Dupree next argues that this case should be reversed and remanded to the district court because it is moot. According to Dupree, since he has now paid the filing fee for this case in full, his complaint is re-instated and the appeal is moot.
In Tallahassee Mem'l Reg'l Med. Ctr. v. Bowen, 815 F.2d 1435 (11th Cir.1987), we addressed the issue of mootness. We held that “[t]he case or controversy requirement of the Constitution requires that moot cases be dismissed; in a moot case, there is no longer the vitality and interest among the parties that our adversary system of justice requires.” Id. at 1448. As the Supreme Court has made clear, the “burden of demonstrating mootness ‘is a heavy one.’ ” County of Los Angeles v. Davis, 440 U.S. 625, 631, 99 S.Ct. 1379, 1383, 59 L.Ed.2d 642 (1979) (citation omitted). In County of Los Angeles, the Supreme Court articulated a two-part test for mootness:
Simply stated, a case is moot when the issues presented are no longer live or the parties lack a legally cognizable interest in the outcome. We recognize that, as a general rule, voluntary cessation of allegedly illegal conduct does not deprive the tribunal of power to hear and determine the case, i.e., does not make the case moot. But jurisdiction, properly acquired, may abate if the case becomes moot because
(1) it can be said with assurance that there is no reasonable expectation ․ that the alleged violation will recur, and
(2) interim relief or events have completely and irrevocably eradicated the effects of the alleged violation.

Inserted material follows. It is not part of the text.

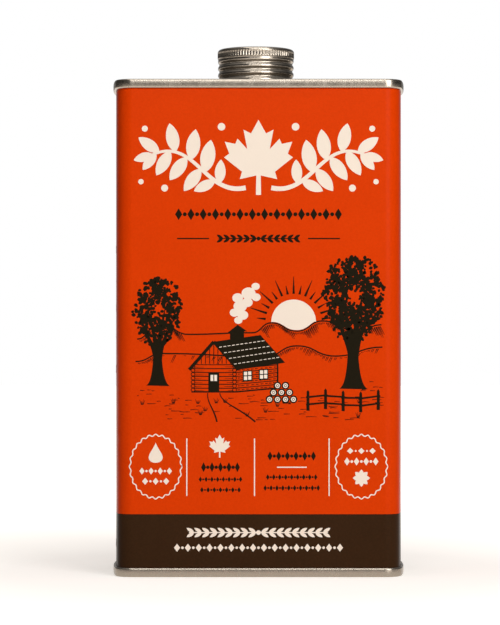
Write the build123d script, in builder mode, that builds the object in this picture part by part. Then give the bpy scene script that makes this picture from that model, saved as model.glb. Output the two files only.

When both conditions are satisfied it may be said that the case is moot because neither party has a legally cognizable interest in the final determination of the underlying questions of fact and law.
440 U.S. at 631, 99 S.Ct. at 1383 (citations and quotations omitted).
We further conclude that because Dupree's paying of the filing fee after the district court dismissed his complaint did not re-instate the complaint, this case is not moot.
For the foregoing reasons, we conclude that the district court properly dismissed Dupree's complaint without prejudice. Accordingly, we affirm the judgment of dismissal.